[strongSwan] Traffic shaping for multiple ipsec clients with Linux tc

Vitaly Repin vitaly_repin at fsfe.org
Tue Aug 4 11:55:44 CEST 2015


Hello,

Thanks for the answer!

Regarding marking/nonmarking - I need to define two classes and two
corresponding filters.  It's not obvious for me how to define TC
filter which triggers if the package is from/to certain IP address and
belongs to certain type of connection (e.g., I need to distinghuish
ssh traffic from other types of traffic for the same IP).  I have
found that it is possible but it looks like iptables way is much clear
and straighforward.

But main problem for me is a need to assign unique ids to classes and
marks.

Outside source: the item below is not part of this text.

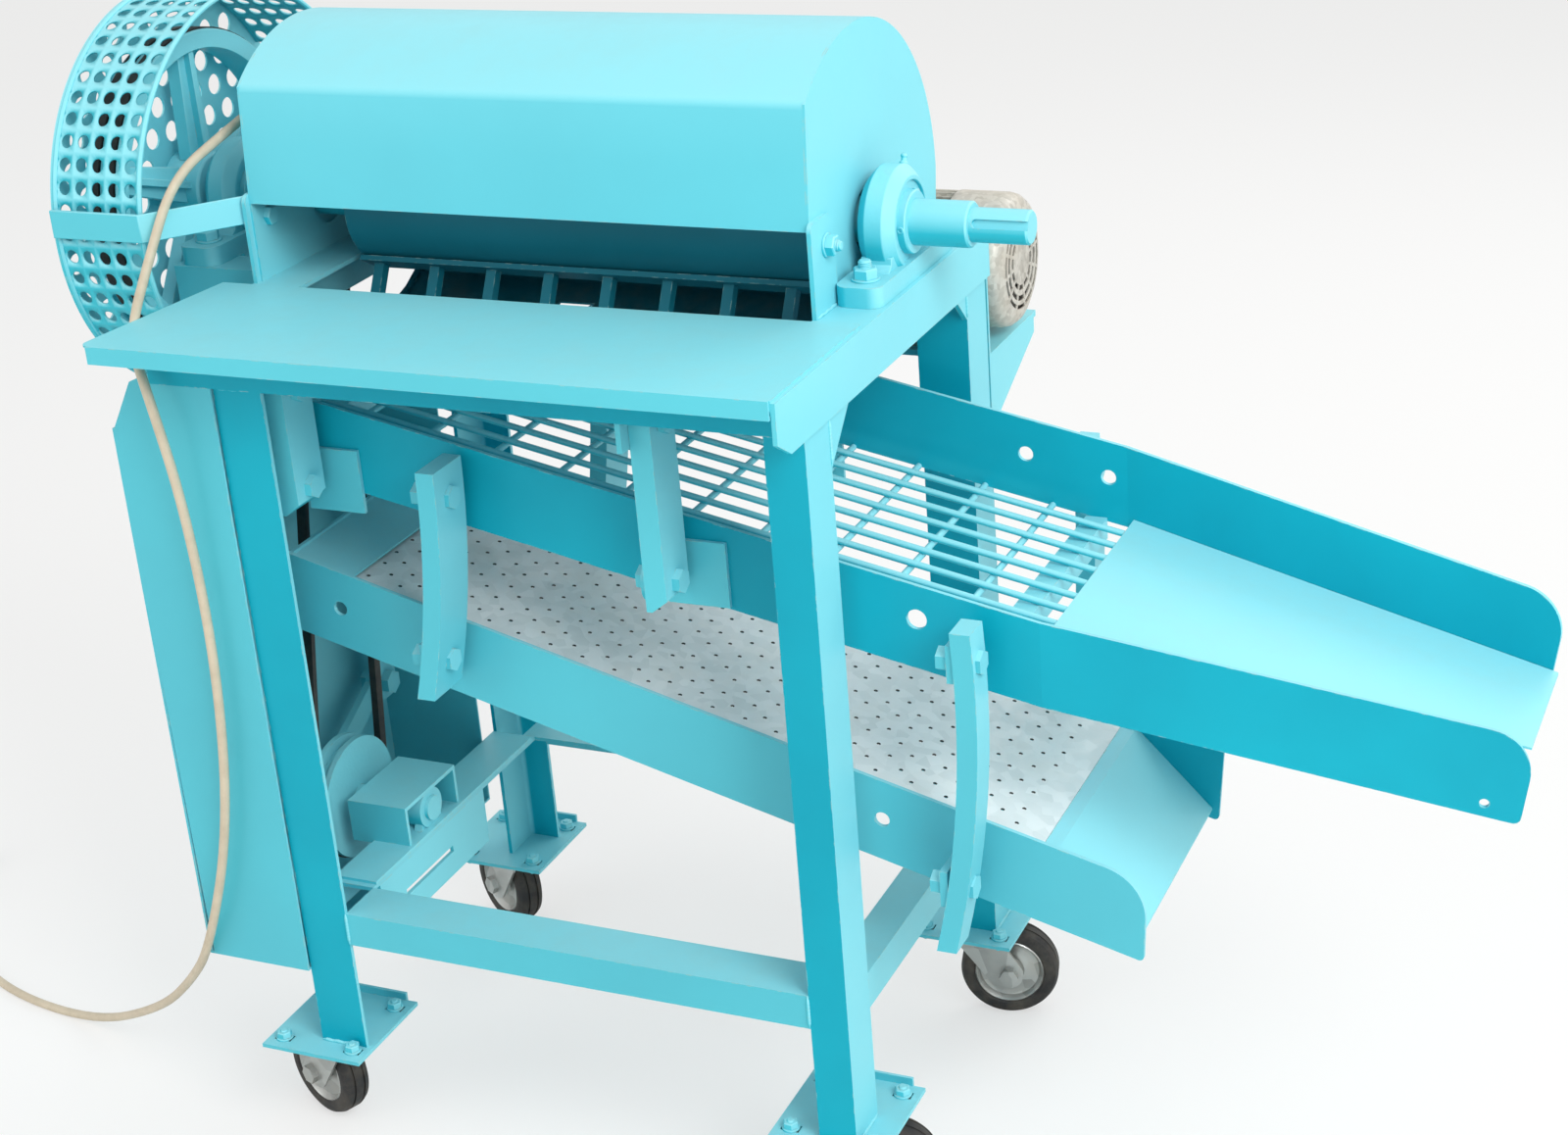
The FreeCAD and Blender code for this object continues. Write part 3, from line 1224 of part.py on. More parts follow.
def sloped_sheet(corners, height, t):
    """Sheet on a slope: plan corners and a height for each x."""
    points = [Vector(x, y, height(x)) for x, y in corners]
    face = Part.Face(Part.makePolygon(points + [points[0]]))
    return face.extrude(Vector(0, 0, -t))


def chute_floor():
    """Smooth sheet from the rods to the end of the chute."""
    x1 = RIGHT + UPPER_RIGHT
    x2 = RIGHT + CHUTE_END - 6
    y0 = BOARD_Y[0] + BOARD_T
    y1 = BOARD_Y[1] - BOARD_T
    shift = (x2 - x1) * math.tan(math.radians(CHUTE_TAPER)) + 0.6
    corners = [(x1 + 5, y0 + 1.2), (x2, y0 + shift), (x2, y1 - shift), (x1 + 5, y1 - 1.2)]
    return sloped_sheet(corners, lambda x: upper_top(x) - FLOOR_DROP, SHEET_T)


# Lower tray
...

Even if I don't use iptables marks, this problem does not
disappear - I still need to assign ids. Two new class ids for every
new connection.

One of the ideas I had on how to avoid this is to assign VTI for every
connnection. In this case the TC rules will be applied to this
specific VTI.  But I do not have any idea how to do it.
It looks like https://wiki.strongswan.org/projects/strongswan/wiki/Connmark
is used for other purposes (?)

2015-07-31 16:16 GMT+03:00 Noel Kuntze <noel at familie-kuntze.de>:
>
> -----BEGIN PGP SIGNED MESSAGE-----
> Hash: SHA256
>
> Hello Vitaly,
>
> Assuming the shaping part of the network stack
> sees incoming ESP/AH packets twice (one time as ESP/AH packets
> and then one time as their payload , which happens with tcpdump,
> you don't need to mark the packets at all to shape them. You can
> just access their proterties (IP source/destination, protocol, TOS, ...)
> using u32 matches in tc and shape on those properties.
>
> If you still want to use iptables to mark packets, then be aware
> that MARK is _not_ a terminating target.
>
> Because SSH and SCP both work on tcp port 22 and use SSH
> (no surprise) as session protocol, you can't distinguish them
> from another. You need to make the scp client set the TOS
> field on the packets it sends, so you can tell them
> apart from SSH packets.
>
>>  iptables -t mangle -A INPUT -i $DEV -s $IP -p tcp --tcp-flags ALL ACK -j CONNMARK --set-mark ${MARKFW_ONE}
> That rule is completely useless, because the CONNMARK applies to
> the /whole/ connection. So you'd prioritize the connection, not the packet.